** Start of Records **

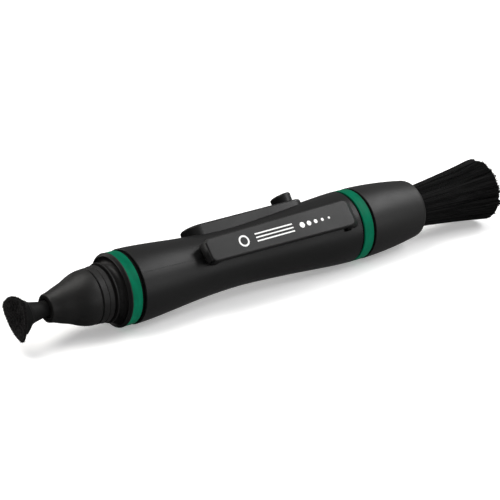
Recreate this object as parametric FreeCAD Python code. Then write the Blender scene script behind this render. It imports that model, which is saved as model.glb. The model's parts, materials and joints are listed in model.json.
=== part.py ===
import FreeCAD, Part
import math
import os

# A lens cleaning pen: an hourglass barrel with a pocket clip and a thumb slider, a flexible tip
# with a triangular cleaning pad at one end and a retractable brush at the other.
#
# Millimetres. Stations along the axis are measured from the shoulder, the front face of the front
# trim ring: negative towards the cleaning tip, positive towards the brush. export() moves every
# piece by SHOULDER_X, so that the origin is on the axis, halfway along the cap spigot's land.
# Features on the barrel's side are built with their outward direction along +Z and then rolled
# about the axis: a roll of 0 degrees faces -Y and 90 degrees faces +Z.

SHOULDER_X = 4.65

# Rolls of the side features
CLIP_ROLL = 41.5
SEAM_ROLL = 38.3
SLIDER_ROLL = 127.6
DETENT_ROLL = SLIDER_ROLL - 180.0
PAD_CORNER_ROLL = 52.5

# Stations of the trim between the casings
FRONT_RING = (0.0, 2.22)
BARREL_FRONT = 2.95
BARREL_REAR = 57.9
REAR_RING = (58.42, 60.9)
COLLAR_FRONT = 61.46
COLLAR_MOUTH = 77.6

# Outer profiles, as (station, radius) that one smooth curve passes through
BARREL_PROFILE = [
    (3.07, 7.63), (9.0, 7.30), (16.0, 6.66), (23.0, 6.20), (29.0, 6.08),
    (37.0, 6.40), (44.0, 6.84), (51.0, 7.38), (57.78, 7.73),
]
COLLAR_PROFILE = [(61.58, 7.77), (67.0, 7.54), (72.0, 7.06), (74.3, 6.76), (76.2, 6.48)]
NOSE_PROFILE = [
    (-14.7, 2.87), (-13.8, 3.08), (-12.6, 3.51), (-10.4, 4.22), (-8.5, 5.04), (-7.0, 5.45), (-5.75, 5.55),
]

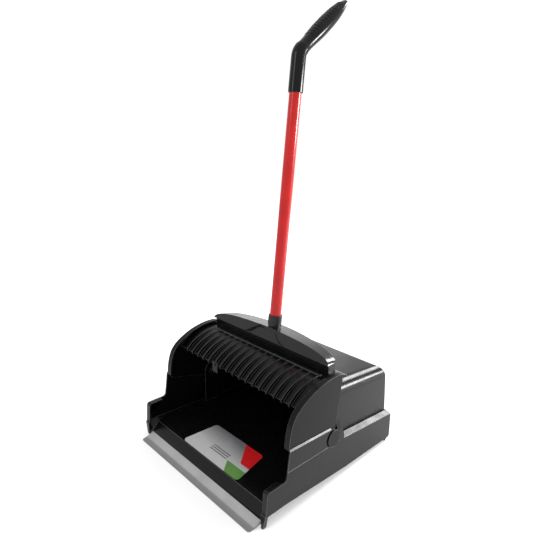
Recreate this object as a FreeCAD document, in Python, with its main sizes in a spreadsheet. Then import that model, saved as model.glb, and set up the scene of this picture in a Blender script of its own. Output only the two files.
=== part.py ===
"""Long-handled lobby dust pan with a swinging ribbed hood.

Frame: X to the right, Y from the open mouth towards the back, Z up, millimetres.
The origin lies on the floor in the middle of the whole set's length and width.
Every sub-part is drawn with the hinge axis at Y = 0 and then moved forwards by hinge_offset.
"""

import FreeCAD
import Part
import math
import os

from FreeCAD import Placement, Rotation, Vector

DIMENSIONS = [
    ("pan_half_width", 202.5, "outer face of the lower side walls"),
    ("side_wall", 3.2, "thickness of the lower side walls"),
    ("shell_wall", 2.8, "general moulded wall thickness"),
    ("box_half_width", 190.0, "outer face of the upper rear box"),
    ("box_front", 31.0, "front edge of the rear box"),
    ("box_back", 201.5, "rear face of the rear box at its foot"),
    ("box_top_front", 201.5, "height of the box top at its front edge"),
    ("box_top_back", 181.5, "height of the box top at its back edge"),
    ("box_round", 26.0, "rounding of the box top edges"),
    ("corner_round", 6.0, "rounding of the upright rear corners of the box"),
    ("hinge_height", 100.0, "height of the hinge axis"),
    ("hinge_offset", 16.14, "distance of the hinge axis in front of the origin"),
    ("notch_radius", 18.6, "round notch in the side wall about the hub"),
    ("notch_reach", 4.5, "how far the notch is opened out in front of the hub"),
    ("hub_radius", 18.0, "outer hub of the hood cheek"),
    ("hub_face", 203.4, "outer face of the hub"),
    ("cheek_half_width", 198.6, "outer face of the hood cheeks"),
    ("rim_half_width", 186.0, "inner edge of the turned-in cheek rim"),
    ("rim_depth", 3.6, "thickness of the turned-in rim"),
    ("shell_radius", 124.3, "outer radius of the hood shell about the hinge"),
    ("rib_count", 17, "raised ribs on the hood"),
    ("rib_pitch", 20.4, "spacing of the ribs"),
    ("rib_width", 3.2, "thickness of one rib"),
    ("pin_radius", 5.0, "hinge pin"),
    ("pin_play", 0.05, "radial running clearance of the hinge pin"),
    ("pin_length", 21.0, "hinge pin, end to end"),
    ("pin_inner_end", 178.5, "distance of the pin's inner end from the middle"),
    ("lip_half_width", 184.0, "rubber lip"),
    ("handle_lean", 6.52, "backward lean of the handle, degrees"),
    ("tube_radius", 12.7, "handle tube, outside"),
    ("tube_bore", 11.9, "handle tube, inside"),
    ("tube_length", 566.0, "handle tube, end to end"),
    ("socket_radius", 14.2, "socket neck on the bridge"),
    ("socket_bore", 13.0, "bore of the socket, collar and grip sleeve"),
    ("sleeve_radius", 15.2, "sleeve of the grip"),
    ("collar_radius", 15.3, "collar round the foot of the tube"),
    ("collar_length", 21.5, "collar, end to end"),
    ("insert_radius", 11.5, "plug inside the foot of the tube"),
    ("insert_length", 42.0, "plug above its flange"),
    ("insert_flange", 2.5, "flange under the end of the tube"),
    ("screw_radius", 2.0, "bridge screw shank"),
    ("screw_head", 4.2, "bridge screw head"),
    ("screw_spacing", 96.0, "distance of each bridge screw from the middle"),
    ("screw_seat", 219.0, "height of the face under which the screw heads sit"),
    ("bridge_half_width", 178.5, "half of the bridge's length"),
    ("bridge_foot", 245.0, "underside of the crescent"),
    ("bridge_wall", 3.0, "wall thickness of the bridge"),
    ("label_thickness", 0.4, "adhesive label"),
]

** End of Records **

__What the exercise asks__. Find every line with the word "which" and state how many there are, with no other words.

__Solution for this problem__. 2